Been really busy myself lately with yard/garden work and personal errands, so had not started it since. But today, finally found a few minutes of spare time so I put it in a barrel of water of my own, and it started right up. It expelled water just fine with no problem. Then I went to do some more yard work and personal errands.

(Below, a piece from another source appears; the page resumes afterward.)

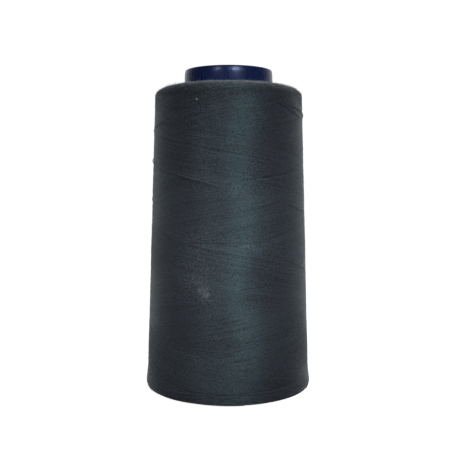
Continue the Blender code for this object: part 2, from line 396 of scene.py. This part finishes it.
def turned_mesh(name, outline, segments):
    """Spin a closed outline of (radius, height) points round Z into a closed mesh."""
    points = np.array(outline)
    count = len(points)
    azimuths = np.linspace(0.0, math.tau, segments, endpoint=False)
    rings = np.empty((segments, count, 3))
    rings[:, :, 0] = np.sin(azimuths)[:, None] * points[None, :, 0]
    rings[:, :, 1] = -np.cos(azimuths)[:, None] * points[None, :, 0]
    rings[:, :, 2] = points[None, :, 1]
    i = np.arange(segments)[:, None]
    j = np.arange(count)[None, :]
    here, beside = i * count, (i + 1) % segments * count
    above = (j + 1) % count
    faces = np.stack([here + j, beside + j, beside + above, here + above], axis=-1)
    return quad_mesh(name, rings.reshape(-1, 3), faces.reshape(-1, 4))


def quad_mesh(name, points, quads, caps=()):
    """A mesh of quads, and of end caps with any number of corners."""
    mesh = bpy.data.meshes.new(name)
    sizes = [4] * len(quads) + [len(cap) for cap in caps]
    corners = np.concatenate([np.asarray(quads, dtype=np.int32).ravel(), *[np.asarray(cap) for cap in caps]])
    mesh.vertices.add(len(points))
    mesh.vertices.foreach_set("co", np.asarray(points, dtype=np.float32).ravel())
    mesh.loops.add(len(corners))
    mesh.loops.foreach_set("vertex_index", corners.astype(np.int32))
    mesh.polygons.add(len(sizes))
    mesh.polygons.foreach_set("loop_start", np.concatenate([[0], np.cumsum(sizes)[:-1]]).astype(np.int32))
    mesh.update(calc_edges=True)
    mesh.validate()
    return mesh


def tube_parts(path, radius, sides):
    """Corners, quads and caps of a tube along a path, and each corner's angle round it."""
    path = np.asarray(path)
    along = np.gradient(path, axis=0)
    along /= np.linalg.norm(along, axis=1)[:, None]
    outward = path * (1.0, 1.0, 0.0)
    outward /= np.maximum(np.linalg.norm(outward, axis=1)[:, None], 1e-9)
    across = np.cross(along, outward)
    across /= np.linalg.norm(across, axis=1)[:, None]
    outward = np.cross(across, along)
    angles = np.linspace(0.0, math.tau, sides, endpoint=False)
    ring = np.cos(angles)[None, :, None] * outward[:, None] + np.sin(angles)[None, :, None] * across[:, None]
    points = path[:, None] + ring * np.broadcast_to(radius, len(path))[:, None, None]
    i = np.arange(len(path) - 1)[:, None] * sides
    j = np.arange(sides)[None, :]
    beside = (j + 1) % sides
    quads = np.stack([i + j, i + beside, i + sides + beside, i + sides + j], axis=-1)
    last = (len(path) - 1) * sides
    caps = [np.arange(sides)[::-1], last + np.arange(sides)]
    return points.reshape(-1, 3), quads.reshape(-1, 4), caps, np.tile(angles, len(path))


def tubes_mesh(name, paths, radius, sides, shades=None):
    """One mesh of closed tubes. Each corner holds its strand's shade and the height of its twist."""
    points, quads, caps, shade, twist = [], [], [], [], []
    start = 0
    for k, path in enumerate(paths):
        corners, faces, ends, angles = tube_parts(path, radius, sides)
        steps = np.linalg.norm(np.diff(path, axis=0), axis=1)
        travelled = np.repeat(np.concatenate([[0.0], np.cumsum(steps)]), sides)
        points.append(corners)
        quads.append(faces + start)
        caps += [end + start for end in ends]
        value = RANDOM.random() if shades is None else shades[k]
        shade.append(np.broadcast_to(value, len(path)).repeat(sides))
        twist.append(0.5 + 0.5 * np.sin(math.tau * travelled / TWIST_LENGTH + angles))
        start += len(corners)
    mesh = quad_mesh(name, np.concatenate(points), np.concatenate(quads), caps)
    store(mesh, "shade", np.concatenate(shade))
    store(mesh, "twist", np.concatenate(twist))
    return mesh


# ---------------------------------------------------------------- the core

def cone_radius(height):
    """Outer radius of the core's tapered wall."""
    return CONE_TOP_RADIUS + (CONE_TOP_Z - height) * math.tan(CONE_HALF_ANGLE)


def collar_top():
    """The collar's upper edge: a shallow crown, then a small rounding."""
    lean = math.radians(COLLAR_CROWN_ANGLE)
    crown = COLLAR_CROWN_HEIGHT / math.sin(lean)
    crown_z = TOTAL_HEIGHT - COLLAR_EDGE * (1.0 - math.sin(lean)) - COLLAR_CROWN_HEIGHT
    edge_radius = COLLAR_RADIUS - (crown - COLLAR_EDGE) * (1.0 - math.cos(lean)) - COLLAR_EDGE
    edge_centre = (edge_radius, TOTAL_HEIGHT - COLLAR_EDGE)
    return [
        *arc((COLLAR_RADIUS - crown, crown_z), (crown, crown), 0, COLLAR_CROWN_ANGLE, 10),
        *arc(edge_centre, (COLLAR_EDGE, COLLAR_EDGE), COLLAR_CROWN_ANGLE, 90, 12)[1:],
    ]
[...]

Came back later this afternoon and started it again, it started right up. But it did not expell water this time????? Is this normal, or do I have a problem?


----------



## big rockpile (Feb 24, 2003)

One of two things either its stopped up or the pump has stopped.

big rockpile


----------



## moonwolf (Sep 20, 2004)

probably the impeller. Either a blockage or the pump isn't working.


----------



## Esteban29304 (Apr 29, 2003)

Find the " pee hole" & run a piece of thin insulated electrical wire down thru it. " Dirt-dobber", [ bugs ] will get at mine, & form a glob of dried mud [ nest ] just inside it. Restart & see if it works, afterwards. DO NOT RUN it any length of time AT ALL< if it does not flow !!


----------



## Clifford (Aug 14, 2004)

Impeller is probably dried out. They are made of rubber and they deterioate when not used often.


----------



## GREG VT (Nov 17, 2006)

Do yourself a favor and just replace the impeller.

Cheap and easy.


----------



## fishhead (Jul 19, 2006)

Not replacing the impeller is very expensive. I trashed a motor after the impeller disintegrated and I didn't notice.


----------



## KCM (Sep 26, 2005)

It is a used model year 1973 Evinrude 6HP. It starts first pull everytime so far, and is very very clean underneath the 'hood'. I am not experienced with outboards at all, so have decided to take it to repair shop. 

Will post and explain problem after repairs are complete.

This HT forum is truly a good website for helpful advice and practical insight. Thank you to everyone here for your input. Much appreciated. 


​


----------